START PROVIDED MATERIAL

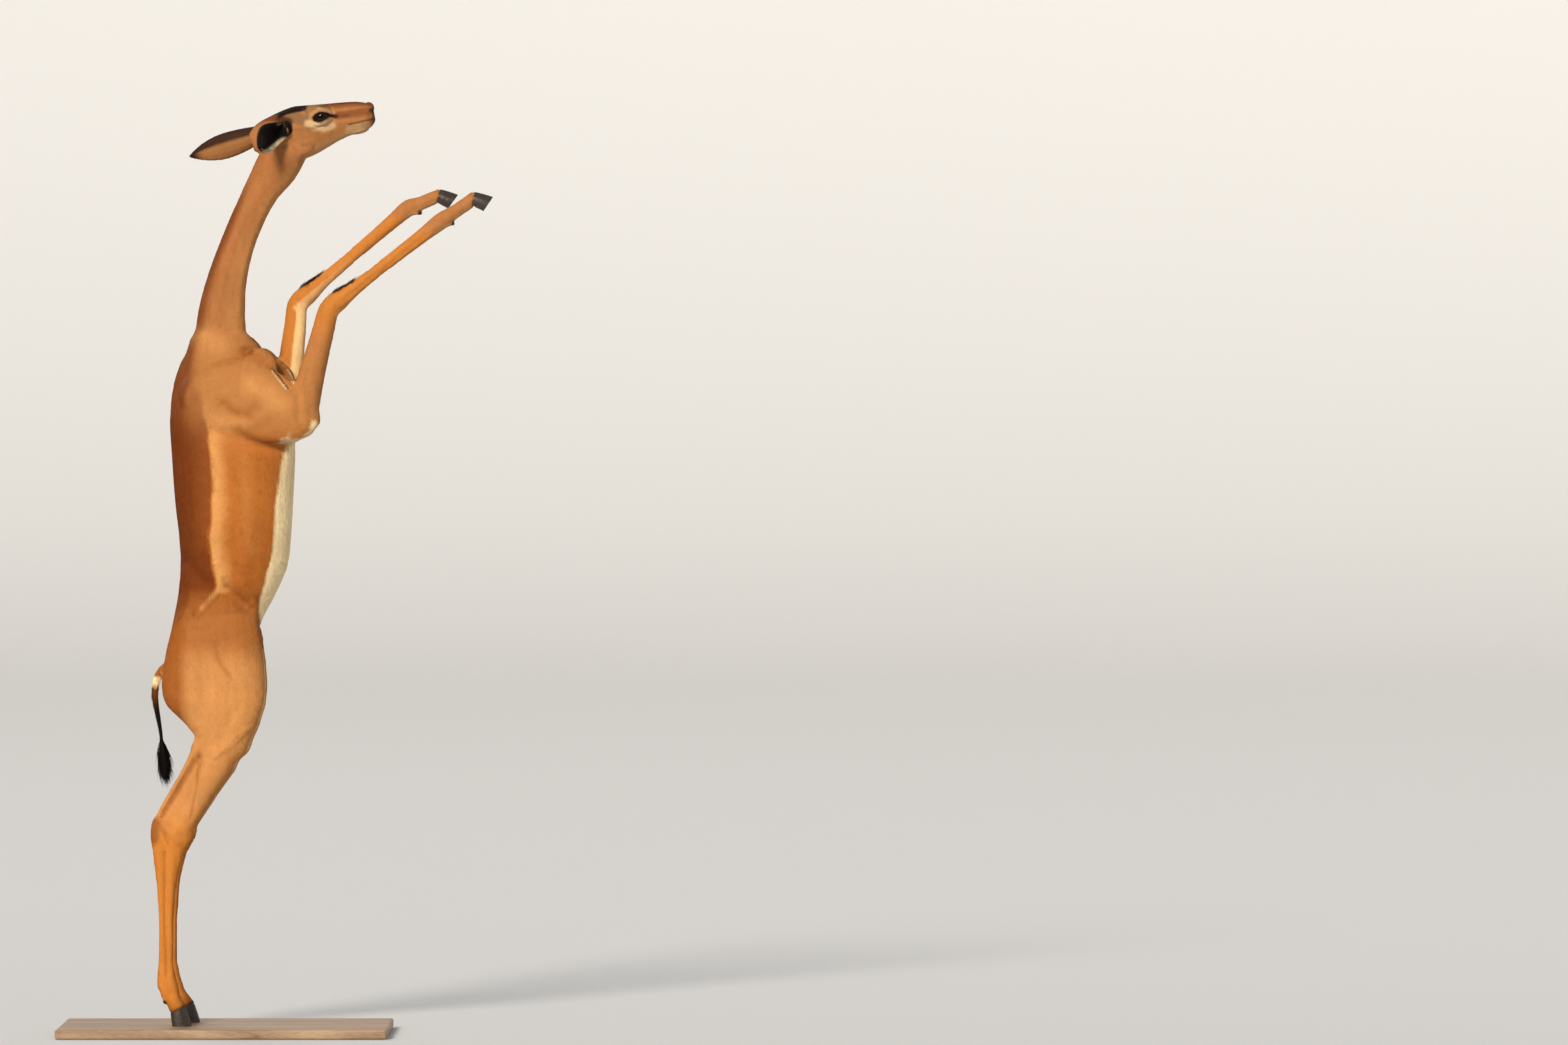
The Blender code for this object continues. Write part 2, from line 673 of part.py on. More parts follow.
def make_head():
    """The head with sockets, mouth and nostrils cut, and a flat face for each ear."""
    head = fused("head", skull_flesh(), HEAD_VOXEL, HEAD_SMOOTHING, HEAD_TRIANGLES)
    boolean(head, region([(HEAD_CUT[0], -Vector(HEAD_CUT[1]))], -GAP / 2), "INTERSECT")
    for name, side in SIDES.items():
        boolean(head, eye_opening(side), "DIFFERENCE")
        boolean(head, eyeball(name, EYE_RADIUS + GAP), "DIFFERENCE")
        nostril = blob("nostril", (0.3115, side * 0.0125, 1.9660), (0.0075, 0.0030, 0.0042), tilt=30)
        boolean(head, nostril, "DIFFERENCE")
        boolean(head, ear_leaf(name, GAP), "DIFFERENCE")
    half = [(x, y, z, MOUTH_DEPTH, MOUTH_GAP) for x, y, z in MOUTH]
    other = [(x, -y, z, MOUTH_DEPTH, MOUTH_GAP) for x, y, z in MOUTH[-2::-1]]
    slit = loft("mouth_line", half + other, sides=8, steps=2, lateral=(0, 0, 1))
    return boolean(head, slit, "DIFFERENCE")


def make_body():
    """All the flesh below the head as one smooth body."""
    pieces = trunk_and_neck()
    for name, side in SIDES.items():
        pieces += hind_leg(side)
        pieces += foreleg(side, FORELEGS[name][:4])
    return fused("torso", pieces, BODY_VOXEL, BODY_SMOOTHING, BODY_TRIANGLES)


def part_foreleg(body, name):
    """Upper arm, forearm and cannon of one foreleg, and its two claws."""
    side = SIDES[name]
    elbow, carpus, fetlock, coronet, angle = FORELEGS[name]
    outside = (0, -side, 0)
    planes = [
        ((ARM_CUT_X, 0, 0), (-1, 0, 0)),
        ((0, side * ARM_CUT_Y, 0), outside),
        ((ARM_CUT_X, 0, elbow[1] - 0.062), (0.30, 0, -0.95)),
    ]
    leg = part_off(body, f"foreleg_upper_{name}", planes)
    bone = Vector((carpus[0] - elbow[0], 0, carpus[1] - elbow[1])).normalized()
    shin = Vector((fetlock[0] - carpus[0], 0, fetlock[1] - carpus[1])).normalized()
    at_elbow = Vector((elbow[0], 0, elbow[1])) + bone * 0.078
    at_carpus = Vector((carpus[0], 0, carpus[1])) + shin * 0.012
    lower = part_off(leg, f"foreleg_cannon_{name}", [(at_carpus, -(bone + shin))])
    middle = part_off(leg, f"foreleg_forearm_{name}", [(at_elbow, -bone)])
    return [leg, middle, lower] + foot(lower, "fore", name, fetlock, coronet, side * ARM_PLACES[3], angle)


def part_hind_leg(body, name):
    """Thigh, second thigh and cannon of one hind leg, and its two claws."""
    side = SIDES[name]
    planes = [(HIP_CUT[0], -Vector(HIP_CUT[1])), ((0, side * GAP, 0), (0, -side, 0))]
    thigh = part_off(body, f"hindleg_thigh_{name}", planes)
    lower = part_off(thigh, f"hindleg_cannon_{name}", [(HOCK_CUT[0], -Vector(HOCK_CUT[1]))])
    middle = part_off(thigh, f"hindleg_gaskin_{name}", [(STIFLE_CUT[0], -Vector(STIFLE_CUT[1]))])
    forward = FAR_FOOT_FORWARD if side > 0 else 0.0
    coronet = (HIND_CORONET[0] + forward, HIND_CORONET[1])
    claws = foot(lower, "hind", name, HIND_FETLOCK, coronet, side * HIND_STANCE, HIND_PASTERN_ANGLE)
    return [thigh, middle, lower] + claws


def dewclaw(fetlock, coronet, place):
    """A small knob of horn behind the fetlock, over one claw."""
    down = Vector((coronet[0] - fetlock[0], 0, coronet[1] - fetlock[1])).normalized()
    back = Vector((down.z, 0, -down.x))
    root = Vector((fetlock[0], place, fetlock[1])) + down * 0.008 + back * 0.0135
    way = down * 0.0165 + back * 0.0085
    rows = [(*(root + way * share), size, size * 0.9) for share, size in DEWCLAW]
    return loft("dewclaw", rows, sides=6, steps=1)


def foot(leg, which, name, fetlock, coronet, place, angle):
    """Ends the leg flat at the coronet and sets two claws under it and two dewclaws behind."""
    frame = hoof_frame(coronet, place, angle)
    turn = math.radians(angle)
    down = Vector((math.cos(turn), 0, math.sin(turn)))
    seat = Vector((coronet[0], place, coronet[1]))
    boolean(leg, region([(seat - down * GAP, down)]), "INTERSECT")
    for toe in (-1, 1):
        boolean(leg, dewclaw(fetlock, coronet, place + toe * DEWCLAW_SPREAD), "UNION")
    height = HIND_CORONET[1] - SOLE
    size = FORE_HOOF_SIZE if which == "fore" else 1.0
    return [
        claw(f"hoof_{which}_{name}_{toe}", frame, way, height, size)
        for toe, way in (("inner", -math.copysign(1, place)), ("outer", math.copysign(1, place)))
    ]


def make_tail():
    """A thin tail that hangs clear of the rump, with its tuft of tapered locks."""
    tail = loft("tail", in_plane(TAIL, 0), sides=10, steps=2)
    rump = [((TAIL_CUT, 0, 0), (-1, 0, 0)), ((0, 0, TAIL_CUT_LOW), (0, 0, -1))]
    boolean(tail, region(rump, GAP), "DIFFERENCE")
    draw = random.Random(7)
    locks = bpy.data.collections.new("tuft_locks")
    bpy.context.scene.collection.children.link(locks)
    for i in range(TUFT_LOCKS):
        share = i / TUFT_LOCKS
        turn = math.radians(137.5) * i
        top = TUFT_TOP - 0.050 * share
        way = Vector((math.cos(turn), math.sin(turn), 0))
        root = Vector((-0.1335 + 0.03 * (TUFT_TOP - top), 0, top))
        spread = TUFT_SPREAD * (1 - 0.55 * share)
        length = TUFT_LENGTH * draw.uniform(0.82, 1.05) * (1 - 0.35 * share)
        rows = []
        for way_down, out, thick, wide in LOCK_SHAPE:
            point = root + way * spread * out - Vector((-0.08 * length * way_down, 0, length * way_down))
            rows.append((*point, thick, wide))
        lock = loft(f"lock_{i}", rows, sides=5, steps=1, lateral=Vector((0, 0, 1)).cross(way))
        bpy.context.scene.collection.objects.unlink(lock)
        locks.objects.link(lock)
    union = tail.modifiers.new("tuft", "BOOLEAN")
    union.operation = "UNION"
    union.operand_type = "COLLECTION"
    union.collection = locks
    union.solver = "EXACT"
    settled(tail)
    for lock in list(locks.objects):
        bpy.data.objects.remove(lock, do_unlink=True)
    bpy.data.collections.remove(locks)
    bm = bmesh.new()
    bm.from_mesh(tail.data)
    keep_largest(bm)
    bmesh.ops.triangulate(bm, faces=bm.faces[:])
    bm.to_mesh(tail.data)
    bm.free()
    return tail


def make_board():
    """The plain board that the hooves stand on, with eased edges."""
    bm = bmesh.new()
    bmesh.ops.create_cube(bm, size=1.0)
    size = Matrix.Diagonal((BOARD_LENGTH, BOARD_WIDTH, BOARD_THICKNESS, 1))
    bm.transform(Matrix.Translation((0, 0, BOARD_THICKNESS / 2)) @ size)
    board = new_object("stand_board", bm)
    ease = board.modifiers.new("ease", "BEVEL")
    ease.width = BOARD_EDGE
    ease.segments = 2
    return settled(board)


def dress(nodes, group):
    """Gives each node its finish and puts it in the model's collection."""
    finishes = (("hoof", "horn", 0.35), ("eye", "eye", 0.1), ("tail", "tuft", 0.6), ("stand", "board", 0.5))
    for node in nodes:
        finish, roughness = "coat", 0.7
        for start, named, rough in finishes:
            if node.name.startswith(start):
                finish, roughness = named, rough
        node.data.materials.clear()
        node.data.materials.append(material(finish, roughness))
        node.data.shade_smooth()
        node.data.set_sharp_from_angle(angle=math.radians(50))
        bpy.context.scene.collection.objects.unlink(node)
        group.objects.link(node)


def main():
    clear_scene()
    group = bpy.data.collections.new("gerenuk")
    bpy.context.scene.collection.children.link(group)
    head = make_head()
    torso = make_body()
    behind = [((TAIL_CUT, 0, 0), (1, 0, 0)), ((0, 0, TAIL_CUT_LOW), (0, 0, -1))]
    boolean(torso, region(behind), "DIFFERENCE")
    nodes = [head, torso, make_tail(), make_board()]
    for name in SIDES:
        nodes += part_foreleg(torso, name)
    crown_side = boolean(torso, region([(HEAD_CUT[0], HEAD_CUT[1])], -GAP / 2), "INTERSECT")
    nodes.append(part_off(crown_side, "neck", [(NECK_CUT[0], -Vector(NECK_CUT[1]))]))
    for name in SIDES:
        nodes += part_hind_leg(torso, name)
        nodes += [ear(name), eyeball(name, EYE_RADIUS)]
    dress(nodes, group)


main()
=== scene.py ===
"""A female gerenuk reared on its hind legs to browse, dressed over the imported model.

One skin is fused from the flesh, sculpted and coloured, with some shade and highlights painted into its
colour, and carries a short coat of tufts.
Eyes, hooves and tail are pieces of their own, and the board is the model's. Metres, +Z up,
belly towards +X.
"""

import functools
import math

import bmesh
import bpy
import numpy as np
from mathutils import Matrix, Vector
from mathutils.bvhtree import BVHTree


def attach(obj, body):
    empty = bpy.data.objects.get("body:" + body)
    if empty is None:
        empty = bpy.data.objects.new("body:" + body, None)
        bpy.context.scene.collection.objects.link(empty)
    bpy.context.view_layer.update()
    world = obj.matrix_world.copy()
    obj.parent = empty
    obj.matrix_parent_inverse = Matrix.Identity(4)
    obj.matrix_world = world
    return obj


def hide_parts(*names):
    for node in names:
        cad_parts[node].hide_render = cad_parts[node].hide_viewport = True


bl_info = {
    "name": "Reared Gerenuk",
    "version": (1, 0, 0),
    "blender": (4, 5, 0),
    "location": "View3D > Sidebar > Gerenuk",
    "description": "Skin, coat, eyes, hooves, tail and board of a gerenuk that browses on its hind legs",
    "category": "Object",
}

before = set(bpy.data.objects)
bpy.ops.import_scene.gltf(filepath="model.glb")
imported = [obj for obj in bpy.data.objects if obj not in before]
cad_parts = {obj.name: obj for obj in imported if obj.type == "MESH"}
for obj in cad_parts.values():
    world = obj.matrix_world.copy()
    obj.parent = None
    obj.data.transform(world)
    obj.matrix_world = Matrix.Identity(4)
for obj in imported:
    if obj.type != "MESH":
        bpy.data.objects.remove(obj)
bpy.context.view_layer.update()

SIDES = {"right": -1, "left": 1}
PHOTO_WIDTH = 1568

FLESH = ["torso", "neck"]
for which in SIDES:
    FLESH += [f"foreleg_{part}_{which}" for part in ("upper", "forearm", "cannon")]
    FLESH += [f"hindleg_{part}_{which}" for part in ("thigh", "gaskin", "cannon")]
HEAD_FLESH = ["head", "neck", "ear_right", "ear_left"]
HOOVES = [
    f"hoof_{end}_{which}_{toe}"
    for end in ("fore", "hind")
    for which in SIDES
    for toe in ("inner", "outer")
]

# Where the two halves of the skin meet, high on the neck, and the way up the neck there
NECK_SEAM = (0.066, 0, 1.757)
NECK_WAY = (0.45, 0, 0.893)

# Gap left at the seam, how far from it the join is smoothed, and how often
SEAM_GAP, SEAM_REACH, SEAM_ROUNDS = 0.0025, 0.014, 8
# How much the shapes grow before they are joined, rounds of smoothing, and share of the faces kept
BODY_GROWTH, BODY_ROUNDS, BODY_SHARE = 0.00035, 34, 0.58
HEAD_GROWTH, HEAD_ROUNDS, HEAD_SHARE = 0.00025, 4, 0.48

FORE_JOINTS = {
    "right": ((0.160, 1.298), (0.2245, 1.544), (0.460, 1.727), (0.531, 1.7755)),
    "left": ((0.122, 1.302), (0.1515, 1.556), (0.386, 1.7565), (0.453, 1.7835)),
}
FORE_PLACES = (0.085, 0.080, 0.070, 0.067)
EARS = {
    "right": ((0.1305, -0.038, 1.9245), (-0.31, -0.92, -0.24), (0.86, -0.30, 0.12)),
    "left": ((0.090, 0.036, 1.9215), (-0.950, 0.14, -0.305), (0.10, 0.95, 0.25)),
}
EAR_SIZES = {"right": (0.166, 0.95), "left": (0.178, 0.88)}
EAR_WIDTHS = (
    (0, 0.0205),
    (0.10, 0.0205),
    (0.26, 0.0270),
    (0.44, 0.0315),
    (0.62, 0.0310),
    (0.80, 0.0225),
    (0.93, 0.0110),
    (1, 0.0040),
)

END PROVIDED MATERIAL

## DIRECTIONS FOR THIS TASK
Give again, word for word, only the lines running from the line with "nodes = [head, torso, make_tail(), make_board()]" through the line with "import math"; include both of those lines.

## WORKED ANSWER
    nodes = [head, torso, make_tail(), make_board()]
    for name in SIDES:
        nodes += part_foreleg(torso, name)
    crown_side = boolean(torso, region([(HEAD_CUT[0], HEAD_CUT[1])], -GAP / 2), "INTERSECT")
    nodes.append(part_off(crown_side, "neck", [(NECK_CUT[0], -Vector(NECK_CUT[1]))]))
    for name in SIDES:
        nodes += part_hind_leg(torso, name)
        nodes += [ear(name), eyeball(name, EYE_RADIUS)]
    dress(nodes, group)


main()
=== scene.py ===
"""A female gerenuk reared on its hind legs to browse, dressed over the imported model.

One skin is fused from the flesh, sculpted and coloured, with some shade and highlights painted into its
colour, and carries a short coat of tufts.
Eyes, hooves and tail are pieces of their own, and the board is the model's. Metres, +Z up,
belly towards +X.
"""

import functools
import math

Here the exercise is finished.